National Bird: Philippine Eagle
The Philippine national bird is called “Philippine eagle” scientifically known as Pithecophaga jefferyi. It was made official in 1978 by former President Ferdinand Marcos through Proclamation No. 1732.
National Gem: Philippine Pearl
The Philippine national gem is called “Philippine Pearl” as declared by Former President Fidel V. Ramos through Proclamation No. 905 s. 1996. It is scientifically known as Pinctada Maxima. In fact, world’s largest pearl was discovered by a Filipino diver in a giant Tridacna (mollusk) under the Palawan Sea in 1934.
National Sport: Arnis
Arnis is to the Philippines like Japan’s Karate and Korea’s Taekwondo. It’s both a martial art and a sport whose origins are still largely unconfirmed because of lack of documentation. It’s known by two other names: Kali and Eskrima, and makes use of both bladed weapons, batons/sticks, and bare hands.
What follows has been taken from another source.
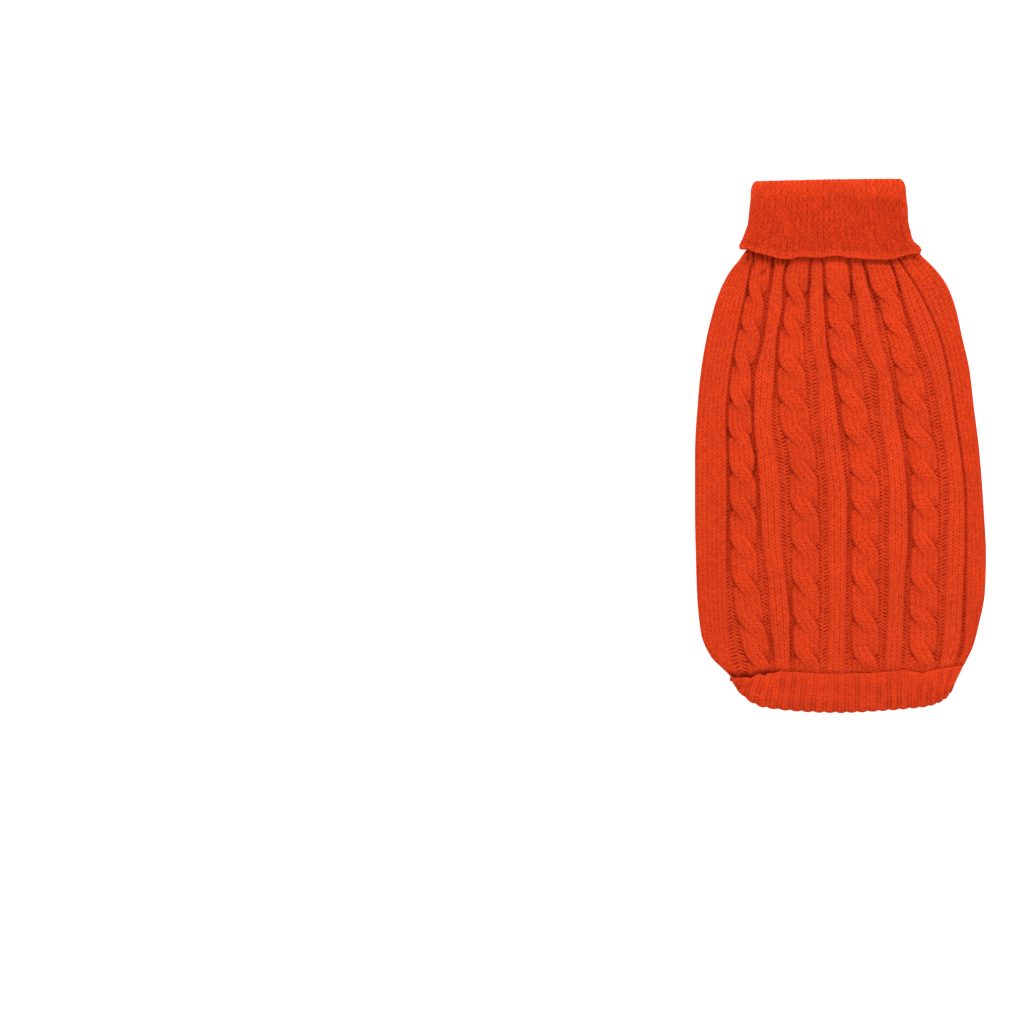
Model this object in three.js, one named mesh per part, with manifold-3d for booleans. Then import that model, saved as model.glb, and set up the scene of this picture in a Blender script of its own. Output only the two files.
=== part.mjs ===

It became a national symbol in 2009 when then-Pres. Gloria Macapagal-Arroyo signed Republic Act 9850 into law.
Now, you may be wondering: where (or when) in this list will the name Dr. Jose Rizal appear? What about things like anahaw and mangoes? Sadly, these cannot be included in the list above as they are listed by the NCCA as national symbols because there is no law that has been signed declaring them as such.
What follows here is the list of our country’s unofficial national symbols:
Dr. Jose Rizal: National Hero
Long recognized in the country’s history books as our National Hero, Dr. Jose Protacio Rizal Mercado y Alonzo Realonda’s status as our national hero has not been the subject of debate for the common Juan. Scholars, however, still argue about who should be given the title: Jose Rizal, Andres Bonifacio, Emilio Aguinaldo, Apolinario Mabini, Marcelo H. del Pilar, Sultan Dipatuan Kudarat, Juan Luna, Melchora Aquino, and Gabriela Silang were listed down by former President Fidel V. Ramos as those worthy of being given the title of National Hero. This list has not been acted on since being submitted by the National Heroes Committee on November 22, 1995.
Anahaw: National leaf
Often referred to as the National Leaf, the anahaw or round-leaf fountain palm is not part of the country’s national symbols. Normally seen in the countryside as a roofing material, anahaw leaves are seen as decorative pieces/plants in the metro.
Mango: National fruit
A common sight in Philippine wet and dry markets, the mango has long been seen as the National fruit. As popular as it is for making desserts, there is no law that proclaims it as a national symbol.
Carabao: National animal
If common men have dogs as their best friend, then the carabao or Philippine water buffalo is the Filipino farmer’s best friend. They’re beasts of burden, able to do almost everything that needs to be done on the rice fields, including carry the farmer and his goods. But, without any laws to recognized them, they’ll remain an unofficial symbol of the country.
Bahay Kubo: National house
The humble bahay kubo or nipa hut is still seen in some parts of the country, particularly in the provinces. While it has long been a symbol of Filipino homes, it has not been recognized as a national symbol.
Bangus: National fish
Bony, yet prized for its belly fat, which almost everyone fights for on the dinner table. The bangus or milkfish has long been seen as the country’s national fish, yet without a law, it’s status will never be official.
Other things have been cited over time as a national symbol, yet have never been recognized.
- The battle has raged on between which should be recognized as the National Dance: Tinikling or Cariñosa.
- A still-to-be-settled debate has also raged online between those who love sinigang (sour soup) and those who love adobo as to which should be recognized as the national dish.